As for the language (you mention moving "up" to Ruby or Python), I dont really
care if I do

    
    
      str_replace('stuff','zen','stuff and the art not to care');
    

or

    
    
      'stuff and the art not to care'.kickasstransform('stuff','zen');
    

or whatever the latest hottness is :-)

When it comes to things that matter, I dont miss anything in PHP. For example,
Javascript is a cooler language, because it has first class functions and all
that crazy shit. Ok, I dont mind that. But on the other hand, I HATE with a
passion that "a=7" will by default put "a" into the global scope in
Javascript. That outweights all the advanced tech in Javascript.

But the language itself is not the most important factor. Most important is
all the stuff that surrounds it. When I use PHP, I get new servers within a
click with any company i choose. I get the LAMP stack installed by putting an
Ubuntu CD into any machine, install it and do "apt-get install php5". On IRC,
there are tons of people on freenode#php (there aint many for Ruby for
example). And there is a very nice manual at php.net and so on.

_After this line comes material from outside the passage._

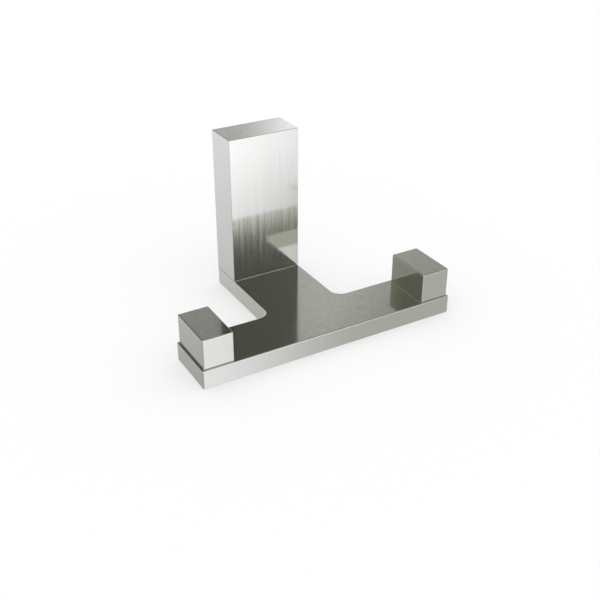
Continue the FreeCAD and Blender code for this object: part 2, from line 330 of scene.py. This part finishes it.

And VERY important to me is the whole feeling about how L,A,M and P are
implemented. How I can use php on the command line, how I can start mysql from
the command line and give it commandlineparameters, how one table is
represented in MySql (one file for the structure, one file for the data and
one for the indexes), how a database is represented in MySql (a directory)...
There are millions of things I like. And they make me feel that the people who
wrote L,A,M and P at least partly think like me. Thats cool and makes me
productive.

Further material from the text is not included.